2. For the lowest power (x^0), digit is 1. We can write this as x / x (costs 1 operator).
3. For x^1, digit is 0. No need to use x^1.
4. For x^2, digit is 2. We can write this as x * x + x * x (costs 2 * 2 = 4 operators: two multiplications and one addition).
5. Add up the costs: 1 (for x^0) + 0 (for x^1) + 4 (for x^2) = 5 operators, but the recursion may find a more optimal way by considering negative representations (using subtraction and carrying over).
6. The DP explores both using the remainder and "borrowing" from the next power, ensuring the minimal operators are used.

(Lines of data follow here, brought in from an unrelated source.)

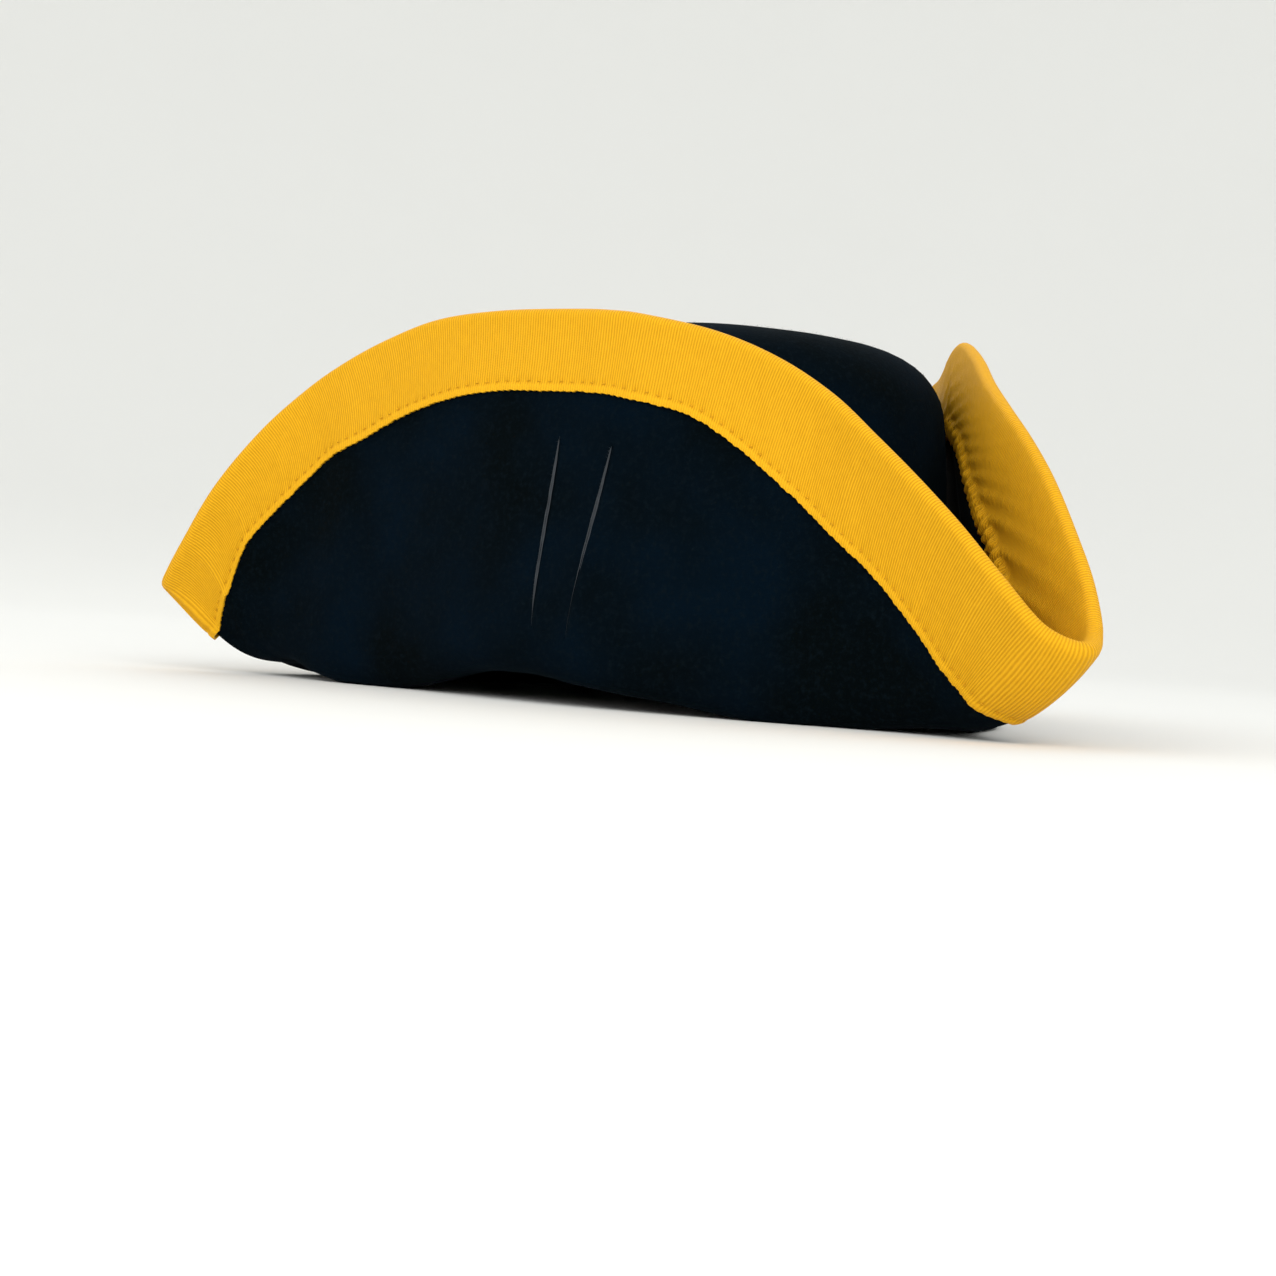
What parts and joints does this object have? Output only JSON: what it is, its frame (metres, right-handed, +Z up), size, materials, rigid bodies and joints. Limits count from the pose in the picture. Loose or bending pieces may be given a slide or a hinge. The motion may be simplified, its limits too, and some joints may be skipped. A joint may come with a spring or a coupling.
{
  "type": "tricorn hat",
  "caption": "Black felt tricorn hat with a rounded crown, a brim turned up on three sides, slits in one flap, and yellow grosgrain ribbon folded over the whole edge of the brim.",
  "frame": {"origin": "on the ground, below the middle of the hat's box, with the hat resting on the folds of its brim", "axes": "+Z up through the crown, -Y towards the front corner, +X towards the wearer's left"},
  "size_m": [0.3296, 0.333, 0.1368],
  "materials": {
    "felt": "black wool felt, matt, with a faint navy cast",
    "ribbon": "golden yellow grosgrain ribbon with fine ribs across it"
  },
  "bodies": {
    "root": {"felt_body": "felt", "edge_binding": "ribbon"}
  },
  "joints": []
}
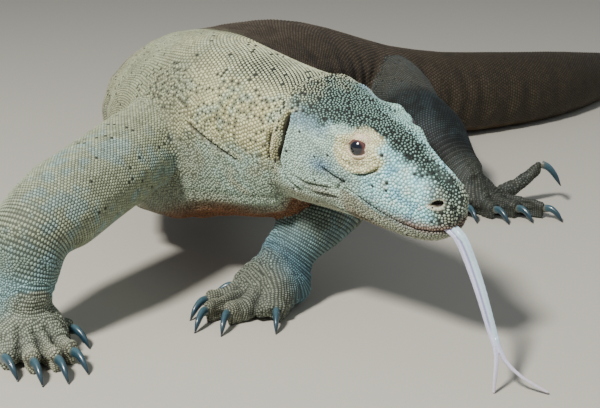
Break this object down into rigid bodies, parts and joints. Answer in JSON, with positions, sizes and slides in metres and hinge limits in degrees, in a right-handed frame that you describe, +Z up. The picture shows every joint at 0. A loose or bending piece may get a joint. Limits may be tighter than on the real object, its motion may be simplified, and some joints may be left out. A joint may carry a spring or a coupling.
{
  "type": "komodo dragon model",
  "caption": "Life-size standing Komodo dragon, a still display model with its body in a long curve, head turned and forked tongue out.",
  "frame": {"origin": "on the floor, under the middle of the whole bounding box", "axes": "+Z up from the floor; +X across the animal to the side that its tail end points to; +Y from the head end towards the tail root"},
  "size_m": [1.4902, 1.4362, 0.261],
  "materials": {
    "hide": "matt, close-set bead scales",
    "dark_hide": "matt, close-set bead scales",
    "claw": "smooth horn, half gloss",
    "eye": "wet gloss",
    "tongue": "moist, half gloss"
  },
  "bodies": {
    "root": {"neck_front": "hide", "neck_rear": "hide", "trunk_front": "hide", "trunk_middle": "hide", "trunk_rear": "hide", "tail_1": "dark_hide", "tail_2": "dark_hide", "tail_3": "dark_hide", "tail_4": "dark_hide", "tail_5": "dark_hide", "tongue": "tongue", "eye_left": "eye", "eye_right": "eye", "head": "hide", "lower_jaw": "hide", "upper_arm_right": "hide", "forearm_right": "hide", "hand_right": "hide", "claw_hand_right_1": "claw", "claw_hand_right_2": "claw", "claw_hand_right_3": "claw", "claw_hand_right_4": "claw", "claw_hand_right_5": "claw", "upper_arm_left": "hide", "forearm_left": "hide", "hand_left": "hide", "claw_hand_left_1": "claw", "claw_hand_left_2": "claw", "claw_hand_left_3": "claw", "claw_hand_left_4": "claw", "claw_hand_left_5": "claw", "thigh_left": "dark_hide", "shank_left": "dark_hide", "foot_left": "dark_hide", "claw_foot_left_1": "claw", "claw_foot_left_2": "claw", "claw_foot_left_3": "claw", "claw_foot_left_4": "claw", "claw_foot_left_5": "claw", "thigh_right": "dark_hide", "shank_right": "dark_hide", "foot_right": "dark_hide", "claw_foot_right_1": "claw", "claw_foot_right_2": "claw", "claw_foot_right_3": "claw", "claw_foot_right_4": "claw", "claw_foot_right_5": "claw"}
  },
  "joints": []
}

The DP solution automatically considers all options and finds the minimum, which for this example is 5.

Time and Space Complexity

• Brute-force:
  • Would involve trying all possible combinations of operators and powers, leading to exponential time complexity: O(2^N), where N is the number of powers considered.
• Optimized DP Approach:
  • We only consider up to log_x(target) powers (since x^i > target for large i).
  • Each state is defined by (i, target), and with memoization, the number of unique states is O(log(target) * log(target)), since at most log(target) levels and target reduces by a factor of x at each step.
  • Thus, time and space complexity are both O(log_x(target) * log_x(target)).

Summary

The problem leverages the relationship between number representation in base x and the minimal use of arithmetic operators. By using dynamic programming and memoization, we efficiently explore all possible ways to build the target number using the least operators. The key insight is to recursively break down the problem by powers of x, always considering both using the remainder and borrowing from the next higher power, ensuring the optimal solution is found. This approach transforms a seemingly brute-force problem into a tractable one by smart state management and recursion.